Zabumba – possivelmente, o mais antigo dos sotaques do Maranhão, tem marcação feita com o zabumba, um tambor que é tocado com auxílio de baquetas, os intervalos das batidas são preenchidos pelos toques dos tamborins e dos chamados tambores de fogo – tambores feitos de tronco de mangue, que tem o seu interior moldado a fogo e recebe uma cobertura de couro cru de boi. Durante as apresentações, os componentes do grupo não se esquecem de representar o auto e, misturando figuras nacionalmente conhecidas às personagens ficcionais, aproveitam para fazer denúncias sociais.
Orquestra – Preferido por uns e renegado por outros, o sotaque de orquestra é o que mais se afasta do modelo original do Bumba-Meu-Boi. As vestimentas são mais luxuosas e o ritmo é embalado por instrumentos de sopro (saxofones, clarinetes e pistons). A letra das toadas é mais elaborada e sentimentos como amor, saudade e amizade são valorizados. Uma atenção à parte merece o famoso Boi Barrica, que, com letras bem melodiosas e uma coreografia envolvente deixou aos poucos de ser tratado como algo puramente comercial e passou à condição de referência de inovação artística, ganhando inúmeros no Brasil e no exterior.

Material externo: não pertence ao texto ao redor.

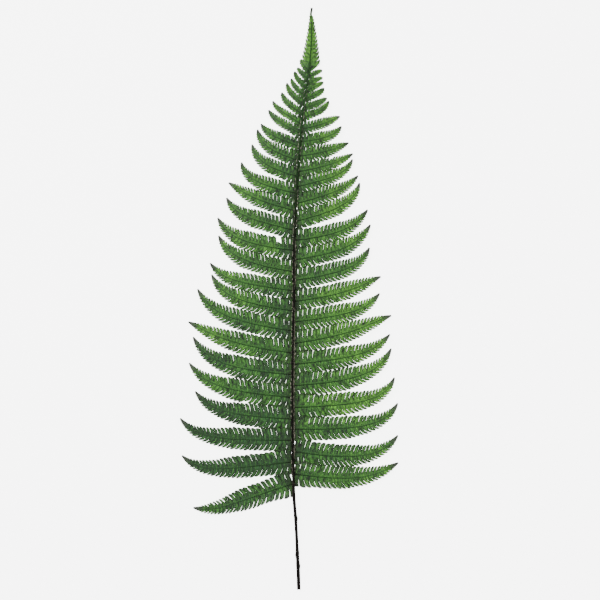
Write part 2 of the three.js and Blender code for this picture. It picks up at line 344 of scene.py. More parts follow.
class Sheet:
    """What a leaflet or the tip is cut from: places along and across its midrib, in millimetres."""

    tail_start = FINE_TAIL_START  # share of the length where the lobes give way to the tail
    joined = 0.0  # how far its foot is grown together with its neighbours
    slim = 0.0  # how far it has a short leaflet's teeth
    toothed = 1.0  # how far the ends of its lobes fall back
    open_slits = 1.0  # width of its slits, against other sheets'
    flare = 1.2  # how much wider the slits are at the ends of the lobes
    slit_glow_strength = 1.0  # how much light from the floor is painted along the edges of the slits
    hiding = 0.0  # how much tighter the slits get towards the sheet's tip
    withered = ()  # dark lobes, as (edge, lobe) pairs

    def root(self, edge):
        """Half width where the first lobe starts."""
        return lerp(ROOT_WIDTH, self.half_width(0, edge), self.joined)


class Leaflet(Sheet):
    """One leaflet, lying as its solid does."""

    def __init__(self, row, side, spacing, rests, twist, chance):
        foot, tip_x, tip_y, self.leaving, ending = row
        self.side = side
        foot_x = stem_at(foot)[0]
        reach = math.hypot(tip_x - foot_x, tip_y - foot)
        out, back = math.radians(self.leaving), math.radians(ending)
        self.handles = (
            (foot_x, foot),
            (foot_x + side * FOOT_HANDLE * reach * math.cos(out), foot + FOOT_HANDLE * reach * math.sin(out)),
            (tip_x - side * TIP_HANDLE * reach * math.cos(back), tip_y - TIP_HANDLE * reach * math.sin(back)),
            (tip_x, tip_y),
        )
        self.measure()
        self.joined = 1 - smooth(*GROWN_TOGETHER, self.length)
        self.slim = 1 - smooth(*SLIM, self.length)
        self.toothed = lerp(self.toothed, SLIM_TOOTHED, self.slim)
        self.flare = lerp(self.flare, SLIM_FLARE, self.slim)
        self.hiding = LEFT_HIDING * (1 - self.slim) if side < 0 else 0.0
        self.narrow = smooth(*NARROWING, foot)
        self.widest = min(spacing * WIDTH_SHARE, WIDEST) * lerp(1, math.cos(out), self.joined)
        pitch = SOLID_LOBE_PITCH * (0.4 + 0.6 * self.length / LONGEST)
        solid_lobes = max(math.floor((self.length - STALK) / pitch + 0.5), LEAST_LOBES)
        self.root_height = rib_height(foot)
        lift = 0 if rests else 0.5 + min(self.root_height * 0.25, 2) * (1 + chance())
        self.tip_height = SOLID_THICK / 2 + lift
        self.arch = ARCH * (1 + 0.3 * chance()) * min(self.length / FULL_ARCH_LENGTH, 1)
        self.tilt = math.tan(math.radians(SHINGLE + twist + chance()))
        for _ in range(2 * solid_lobes):  # the solid's lobes take these draws
            chance()

    def half_width(self, share, edge):
        touching, width, power = FINE_WIDTHS[edge]
        power = lerp(power, SHORT_TAPER, self.joined)
        swell = 1 + FOOT_SWELL * fade(share, FOOT_SWELL_SHARE)
        touching *= lerp(1, NARROW[edge], self.narrow) * swell
        width *= lerp(1, SHORT_WIDTH, self.slim)
        wing = (WINGS[0] * self.narrow + WINGS[1] * self.joined) * fade(share * self.length, WING_REACH)
        added = lerp(*EDGE_WIDTHS, smooth(0.6, 0.95, share))
        return min(touching, width * (1 - share**power)) * self.widest + added + wing

    def notch(self, share, edge):
        """How far from the midrib the slits between the lobes end."""
        if self.length < ENTIRE_BELOW:
            deep = 0.62
        else:
            deep = lerp(0.34 + 0.2 * share * share, 0.5, self.slim)
        return self.half_width(share, edge) * deep

    def lobe_angle(self, along, edge):
        share = along / self.length
        turn = FIRST_LOBE_TURN[edge] * math.exp(-along / FIRST_TURN_REACH)
        free = lerp(*LOBE_ANGLES[edge], share**1.2) + turn
        beside_stem = 94 - edge * self.leaving + 45 * share
        return clamp(free, LEAST_ANGLE, beside_stem)

    def start(self):
        """Way along the midrib to the first lobe."""
        return ROOT_GAP * (1 - 0.8 * self.joined) / math.cos(math.radians(self.leaving))

    def measure(self, steps=200):
        """Tables of the midrib's points and of the way along it."""
        self.points = [self.bezier(i / steps) for i in range(steps + 1)]
        self.ways = [0.0]
        for a, b in zip(self.points, self.points[1:]):
            self.ways.append(self.ways[-1] + math.dist(a, b))
        self.length = self.ways[-1]

    def bezier(self, t):
        weights = ((1 - t) ** 3, 3 * t * (1 - t) ** 2, 3 * t * t * (1 - t), t**3)
        return tuple(sum(w * p[axis] for w, p in zip(weights, self.handles)) for axis in (0, 1))

    def midrib(self, along):
        """Point and heading of the midrib at a way along it."""
        way = clamp(along, 0, self.length)
        high = clamp(bisect(self.ways, way), 1, len(self.ways) - 1)
        low = high - 1
        a, b = self.points[low], self.points[high]
        t = (way - self.ways[low]) / (self.ways[high] - self.ways[low])
        step = math.dist(a, b)
        return (lerp(a[0], b[0], t), lerp(a[1], b[1], t)), ((b[0] - a[0]) / step, (b[1] - a[1]) / step)

    def place(self, along, across):
        (x, y), (ahead_x, ahead_y) = self.midrib(along)
        share = clamp(along / self.length)
        settled = min(along / TILT_REACH, 1) * (1 - share**3)
        fall = max(abs(across) - FLAT_MIDDLE, 0) * ROOF
        height = lerp(self.root_height, self.tip_height, share * share)
        height += self.arch * math.sin(math.pi * share)
        return (
            x - self.side * ahead_y * across,
            y + self.side * ahead_x * across,
            height + (self.tilt * across - fall) * settled,
        )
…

Independentemente do sotaque, a ideia inicial do auto do Bumba-Meu-Boi foi se modificando com o passar dos tempos e chegou ao século XXI com sua configuração inicial bastante modificada. A competição entre os diversos grupos acabou valorizando a figura do cantador de toadas (como é conhecido o cantor das músicas dessa manifestação folclórica). Muitas vezes, em busca de patrocínio, ou apenas para agradar a algumas personalidades, as toadas deixaram de lado o tom mítico e passaram a defender uma ou outra ideologia. Contudo, isso não descaracterizou totalmente a brincadeira, servindo inclusive de mote para outros grupos, que aproveitam os deslizes dos adversários para ridicularizá-los.
O mês de junho, no Maranhão, é inteiramente dedicado ao Bumba-Meu-Boi. Os santos mais conhecidos do mês – Santo Antônio, São João, São Pedro e São Marçal (principalmente o penúltimo) – recebem milhares de homenagens, sendo que do dia 29 para dia 30, um bairro – o do Joao Paulo – é quase que totalmente interditado, para que os diversos grupos folclóricos possam se encontrar e, durante aproximadamente 24 horas, o principal ritmo que se escuta é o do Bumba-Meu-Boi. Acabada a festança, começam os preparativos para as brincadeiras do ano seguinte.
Mas não é somente durante o mês de junho que a brincadeira é lembrada. Ao longo de todo o ano, as festas da morte do boi atraem pessoas de todos os pontos do Brasil e a produção de CD’s não deixa que a tradição morra. Vale a pena conferir uma das mais fortes e consistentes manifestações culturais do Brasil.
[1] Este texto foi publicado inicialmente na Revista De Repente, em maio de 2001. Ao longo desse período que separa a publicação original de hoje, houve algumas modificações estéticas e tecnológicas.
[2] José Neres é professor de Língua Portuguesa, pedagogo, historiador e designer editorial
[3] Há diversas variações desse enredo.
[4] Comentamos aqui apenas os três sotaques mais conhecidos. Há outros que não foram aqui citados.